I walked in with my fellow Oundelian, Tony Murley, and would have asked the senior umpire, Don Oslear, for a middle and leg guard and looked up to see John Lever about to run in with several sweaters and barely any fielders in front of the wicket.

John Lever’s opening offering was a slow but sadly a straight full toss which I simply missed to be then given out to the very first ball of the new first class season. As it was the only game being played in England there was a camera crew from Thames Television and a full press box including distinguished cricket writers Henry Blofeld (The Guardian), David Miller (Daily Express), Richard Streeton (Times) and Doug Ibbotson (Telegraph) and with Wisden being carefully scrutinised, nobody could find another occurrence of a dismissal to the first ball of a new first class season – a statistic being revealed hourly on BBC Newsbeat and later on all the main evening news channels.

Matters got worse when it was confirmed that in fact the dismissal had occurred before the first class season had even started as the Fenners clock was a few minutes fast and so I had already returned to the pavilion before the clock on the Catholic church struck 11.30am.

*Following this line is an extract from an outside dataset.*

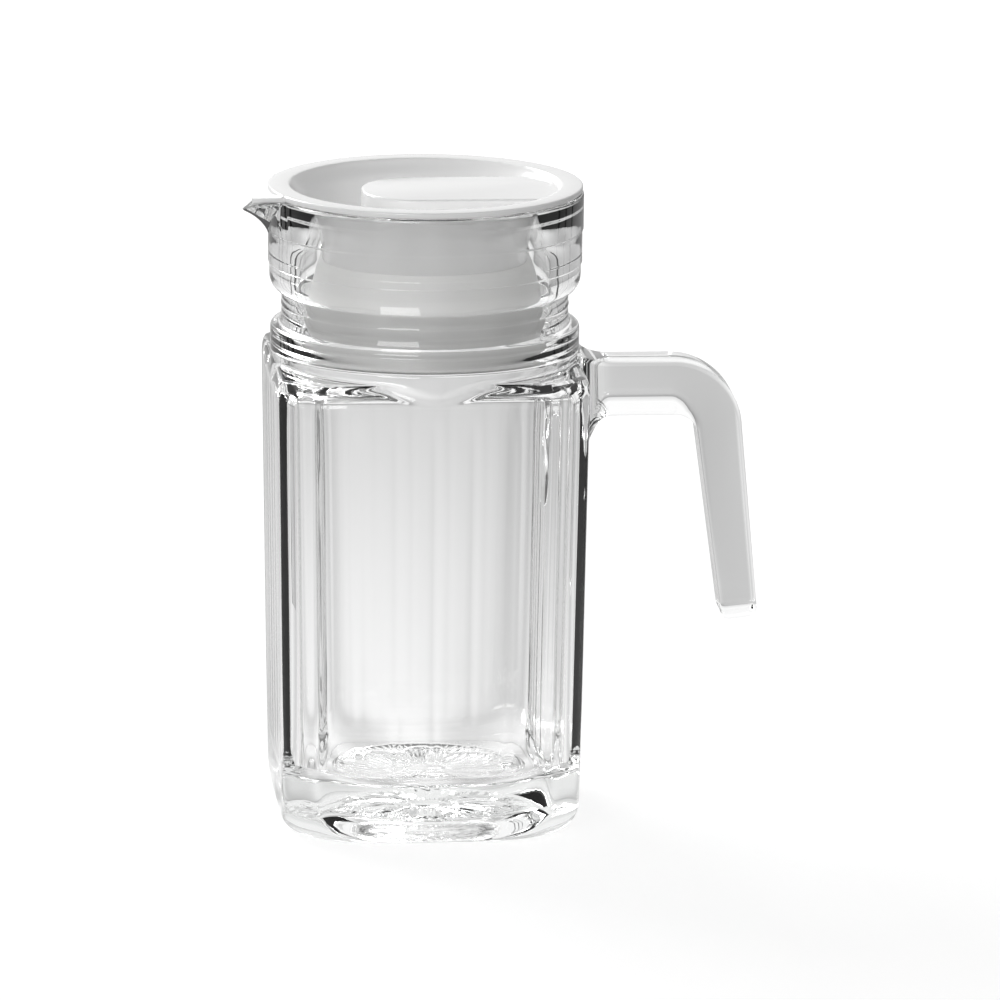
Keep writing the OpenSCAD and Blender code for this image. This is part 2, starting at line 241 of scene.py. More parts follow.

Anyway, soon all was forgotten as at 12.10pm on Day 3, the umpires led the players off the field and play was stopped for the first time in first class cricket on the grounds that it was deemed to be too cold. Derek Pringle’s contact lenses were floating around his eyes and the Essex captain Keith Fletcher and his team, including Stuart Turner, Neil Foster, Ken McEwan, Ray East and Brian Hardie, could no longer feel their hands. For the record the university recorded a draw and I had a more productive second innings!